I will practice "no sniff" on walks. Thank you! 


Sent from Petguide.com Free App


----------



## Alaska7133 (May 26, 2011)

This is interesting. I had my boy Reilly in class last night. In the past I had not minded about the sniffing, but you really have a point. I do find my dogs acting like hoovers looking for treats on the floor. I know when they are doing that, they aren't paying attention to me! So last night I tried keeping Reilly on track. But since I've let him sniff in past I had a very hard time last night getting him to stop. I guess once your start, it's hard to stop.


----------



## quilter (Sep 12, 2011)

Casper isn't a big sniffer. In fact, we think he has a terrible sense of smell. He does have a Go Sniff command. There are a couple of corners on our walks where he really loves to sniff. He tended to try to drag me to those. Now I make him Sit when we get there, and then release him with Go Sniff as a reward.
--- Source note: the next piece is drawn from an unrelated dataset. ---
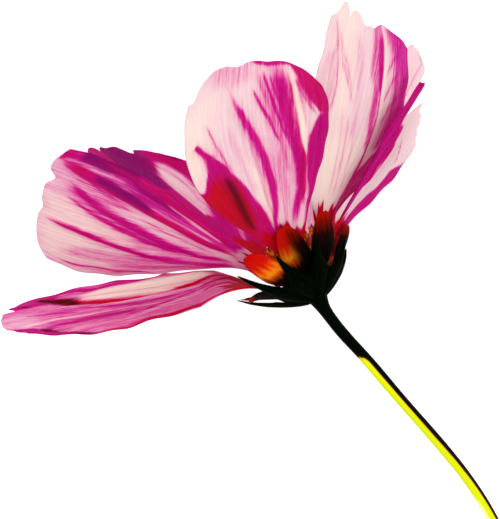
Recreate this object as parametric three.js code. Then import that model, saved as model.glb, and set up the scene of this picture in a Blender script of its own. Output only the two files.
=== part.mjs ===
// Cosmos flower, cut and lying on a surface. Millimetres, +Z up.
// The bloom rests on the three petals under it and on the cut end of its stem.
// Origin: centre of the whole flower's bounding box, at the surface it lies on.
import * as THREE from 'three';
import { mergeVertices } from 'three/addons/utils/BufferGeometryUtils.js';

// ---- Driving dimensions ----
const HEAD = new THREE.Vector3(1.04, 12.7, 30);   // centre of the receptacle's rim
const LEAN = 30;          // flower axis, degrees anticlockwise from +Y
const NOD = 12;           // flower axis, degrees below the horizontal
const PETAL_THICKNESS = 0.45;
const BRACT_THICKNESS = 0.4;
const STEM_RADIUS = 0.85;
const RECEPTACLE_RADIUS = 3.7;
const JOINT_DEPTH = 4.4;  // from the rim down the axis to the top of the stem
const FIT_GAP = 0.3;      // left between pieces that touch in the real flower
const FLORET_COUNT = 30;
const FLORET_RADIUS = 0.52;
const FLORET_SPACING = 0.64;   // the n-th floret stands this times the root of n + 1/2 off the axis
const FLORET_HEIGHTS = [3.6, 5.2];   // the young ones in the middle, and the open ones at the rim
const FLORET_TILT = 26;   // degrees that a floret at the rim leans outward
const RECEPTACLE_DOME = 1.7;   // height of the receptacle's middle over its rim
const DOME_DROP = 0.9;    // how much lower the dome is where it meets the rim
const DOME_STEP = 0.85;

const rad = THREE.MathUtils.degToRad;
const clamp = THREE.MathUtils.clamp;
const lerp = THREE.MathUtils.lerp;
const smooth = THREE.MathUtils.smoothstep;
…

That about covers it for us. 
Many years ago, when the only dog we had for training was my husband's bloodhound mix, I took that hound to dog school. His nose was glued to the floor for ten weeks. He didn't pull so much forward as down.


----------



## Amberbark (Oct 5, 2011)

*Training Treats on the Floor....*

I have trouble with Piper when she is off-lead and sniffing the floor, as so many people drop bits of training treats in the previous class. Her nose is on the floor all of the time. I should keep her on a lead in class then until she is ready to start. She just wanders with the trainer and I as we walk the course, sometimes using the "walk" obstacle, which I had to stop her from doing. Thank you. :wavey: Vicki


----------